Legendary golf icon Byron Nelson was the reason players used to show up every year in droves for the tournament in Irving, Texas. After his passing, some of the notable names, namely Tiger Woods, decided to pass on the tournament.

The tournament field isn't what it used to be, but the Golf Channel's Brandel Chamblee, a Dallas area native, said Nelson's legacy still lives on at the event.

"Every time when you hear golf is a gentleman's game, at the top of the list you think of men like Byron Nelson," Chamblee said. "Of course, we remember him for his golf, he won 65 times and 5 major championships, but its what he's done off that course that's his legacy. He was honored with the Congressional Gold Medal for distinguished achievement and contributions to society. This society is better because of Byron Nelson, and it's a big reason why former champions always come back to play."

The Sergio factor

We've all heard about the "Tiger Woods factor" before, but how about the "Sergio Garcia factor"? Like most, I didn't believe such a factor existed ... until Friday, when the Golf Channel decided to extend second round coverage from the tournament because Sergio Garcia was on the course.

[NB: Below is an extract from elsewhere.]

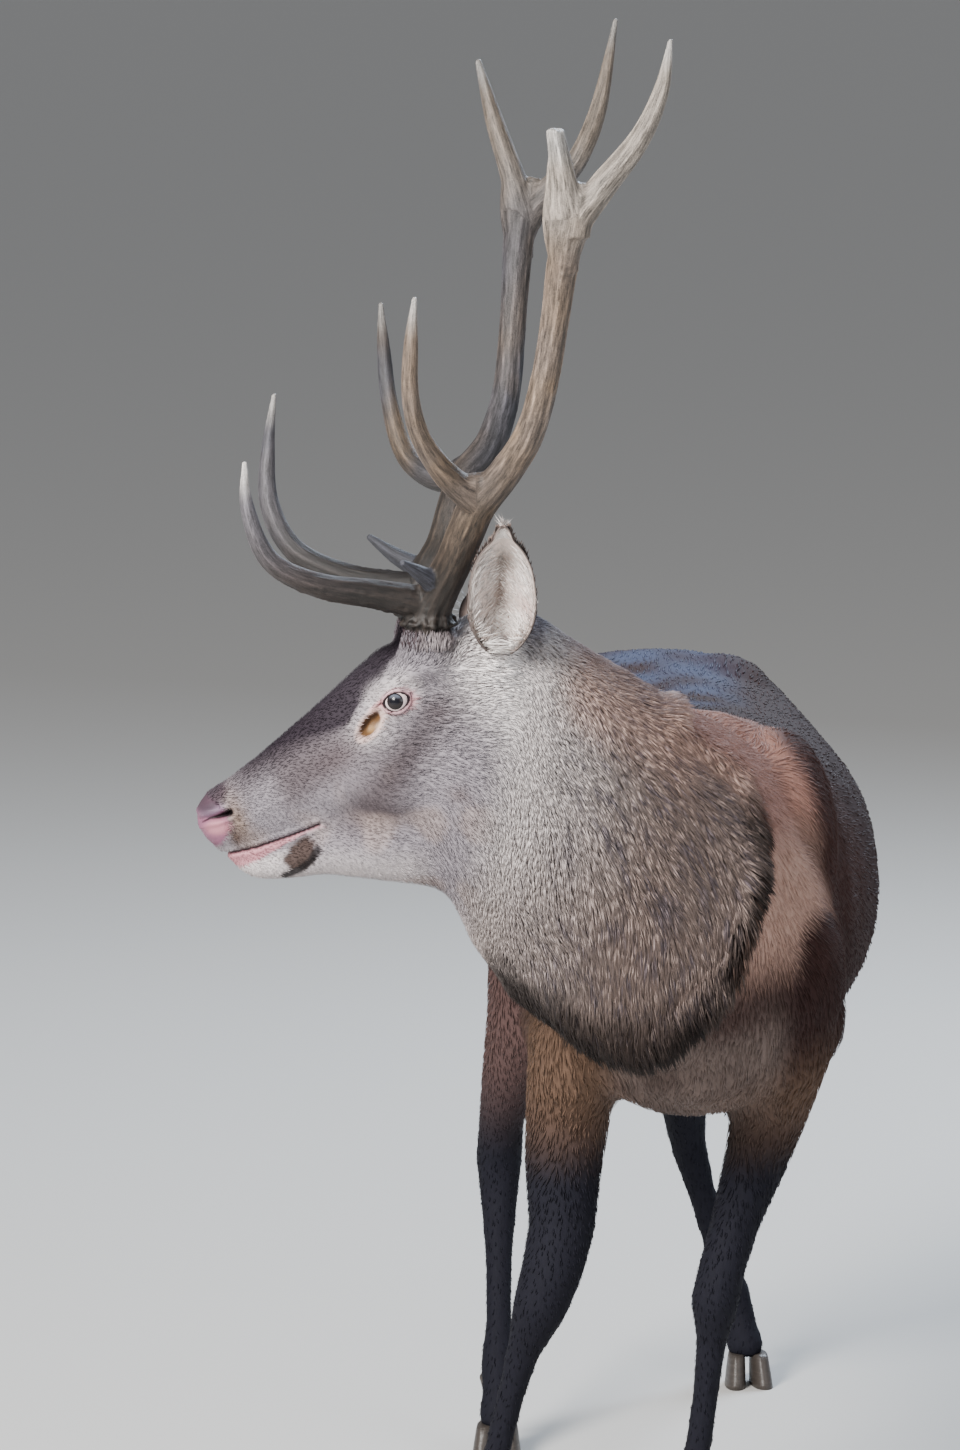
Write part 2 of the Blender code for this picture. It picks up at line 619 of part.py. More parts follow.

That's right: Sergio Garcia. Not Phil Mickelson, Tiger Woods, or a number of other notable players, but a Spaniard that nearly walked away from the game last season. With Garcia in contention, the network announced they'd be extending things to allow Sergio to finish his round. Viewers not only got more of Sergio, but also an extra hour of coverage.

Just when you think you have the exception to the rule list down on who deserves more coverage, the network turns around and throws viewers a curveball.

Brutal weather dominates Nelson

You had to feel bad for the players in the Nelson field. Saturday's scoring average was the second-worst on tour, and Sunday's was just as bad, leaving viewers to witness some brutal rounds of golf from some of the best names in the game.

While the wind has a tendency to force players to add an extra couple of clubs to each shot and keep the ball low, CBS's Nick Faldo brought up a really good point about another aspect of a golfer's game that can be affected: putting.

"These aren't very big greens, but you really need to be steady over your putts," Faldo said. "The wind is blowing so hard out there that it can certainly blow your ball off your line. When it gets to that point, you really just need to wait for the wind to die down a bit, hit it, and hope a gust doesn't come up as you finish your stroke."

While it wasn't that big of a problem during the week, CBS's cameras caught Ryuji Imada calling over a rules official to get a ruling on his ball moving before he addressed his putt.